DADU, Dec 29: Sitting in groups or individually outside their makeshift tents near Pir Gaji Shah’s shrine, 65 kilometres from here, hundreds of women keep gyrating their heads in a trance until they fall unconscious.
The attendants rush to their help as soon as they fall and try to bring them back to consciousness.
The illiterate women whose majority come from Balochistan, Sindh and Seraiki belt of the Punjab and their male relatives believe that the dance at the eight-day Urs of Pir Gaji Shah rids them of evil spirits and genies who often manage to possess their bodies.
The Urs is held from Dec 20 to 28 each year.
People bring with them uncooked food and live near the shrine in makeshift tents braving all odds and difficulties. There is no electricity and the area is hit by shortage of drinking water.
The believers call Pir Gaji Shah ‘King of djinns’ where a Faqir plays flutes or other musical instruments ‘to compel women to dance with evil spirits and thus rid them of the ailment caused by them or tire off the genie that possessed their bodies.
“I feel relief pouring down my body after dancing with the djinn every year and remain normal for 12 months,” said Naseeban Brohi, one of participants of the annual Urs.

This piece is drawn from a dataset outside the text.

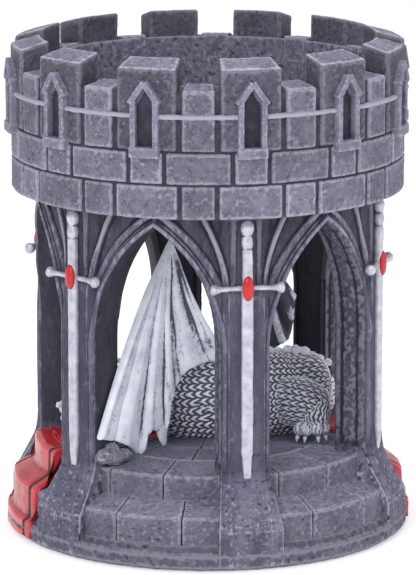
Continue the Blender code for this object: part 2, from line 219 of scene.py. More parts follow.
def make(name, shape, mat, replaces=(), rounds=8):
    """One finished piece: mesh, relief and tone, material, and its place under the root body."""
    verts = np.concatenate(shape.verts)
    loops = np.concatenate([block.ravel() for block in shape.faces])
    sizes = np.concatenate([np.full(len(block), block.shape[1]) for block in shape.faces])
    starts = np.concatenate([[0], np.cumsum(sizes)[:-1]])
    mesh = bpy.data.meshes.new(name)
    mesh.vertices.add(len(verts))
    mesh.vertices.foreach_set("co", verts.astype(np.float32).ravel())
    mesh.loops.add(len(loops))
    mesh.loops.foreach_set("vertex_index", loops.astype(np.int32))
    mesh.polygons.add(len(sizes))
    mesh.polygons.foreach_set("loop_start", starts.astype(np.int32))
    mesh.update(calc_edges=True)
    mesh.validate()
    mesh.shade_smooth()
    store_relief(mesh, rounds)
    store(mesh, "tone", np.concatenate(shape.tones))
    mesh.materials.append(mat)
    obj = bpy.data.objects.new(name, mesh)
    bpy.context.scene.collection.objects.link(obj)
    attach(obj, "root")
    if replaces:
        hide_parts(*replaces)
    return obj


def rounded_axis(half, radius, pitch):
    """Grid lines from -half to half, closer together where the corner rounds."""
    radius = min(radius, 0.45 * half)
    corner = radius * (1.0 - np.cos(np.linspace(0.0, 0.5 * math.pi, 4)))
    steps = max(2, int(round(2.0 * (half - radius) / pitch)))
    middle = np.linspace(-half + radius, half - radius, steps + 1)
    return np.concatenate([-half + corner[:-1], middle, half - corner[:-1][::-1]])


def box_lattice(xs, ys, zs):
    """The surface of a box lattice: points and outward quads."""
    counts = (len(xs), len(ys), len(zs))
    skin = np.zeros(counts, bool)
    skin[[0, -1]] = True
    skin[:, [0, -1]] = True
    skin[:, :, [0, -1]] = True
    index = np.full(counts, -1)
    index[skin] = np.arange(skin.sum())
    x, y, z = np.meshgrid(xs, ys, zs, indexing="ij")
    quads = []
    for sheet, flip in ((index[:, :, 0], True), (index[:, :, -1], False), (index[:, 0], False),
                        (index[:, -1], True), (index[0], True), (index[-1], False)):
        corners = [sheet[:-1, :-1], sheet[1:, :-1], sheet[1:, 1:], sheet[:-1, 1:]]
        side = np.stack(corners, axis=-1).reshape(-1, 4)
        quads.append(side[:, ::-1] if flip else side)
    return stacked(x[skin], y[skin], z[skin]), quads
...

Naseeban has come from Lasbella, Balochistan with her family. She believes that she has been possessed by a genie.
She said that she visited the shrine every year after her first visit some five years ago and felt immense relief after dancing here. She had made a vow with the djinn that she would come every year and pass eight days at the shrine, she said.
Naban Khoso, a Faqir, said that he was providing relief to haunted women through music in return for money for his services. When a woman was possessed her voice became hoarse and when a man was possessed he would talk in a woman’s voice, he said.
Another Faqir, Roshan Ali, said that when he played music, the djinn entered the patient’s body and she started dancing with him. The djinn made women promise that they would come every year and dance with them, he said.
He said that after a woman had danced here for eight days the djinn would not come near her for 12 months. Women remained normal till the next annual gathering, he claimed.
Ghulam Khatoon Mari, an attendant of a patient, said that her cousin Sohrab Khatoon changed behaviour at home when she was possessed by a djinn. She would throw every object she could lay her hands on. The Faqir had asked her that they would have to live at the shrine for five days more, she said.
Shahul, a girl in her teens, said that djinn visited her twice a month for past four years. She fell unconscious when it tried to enter her body and then she knew nothing what was happening to her, she said.
Khadim Hussain Soomro, a social worker, said that all these women were mental patients and the government should make arrangements for tehir treatment.
Dr Mohammad Ismail Lashari said that most of them were patients suffering from hysteria. When they had an attack of the disease they gyrated their bodies, became tired and felt relaxed afterwards. Actually, they were ill and should get treatment, he said.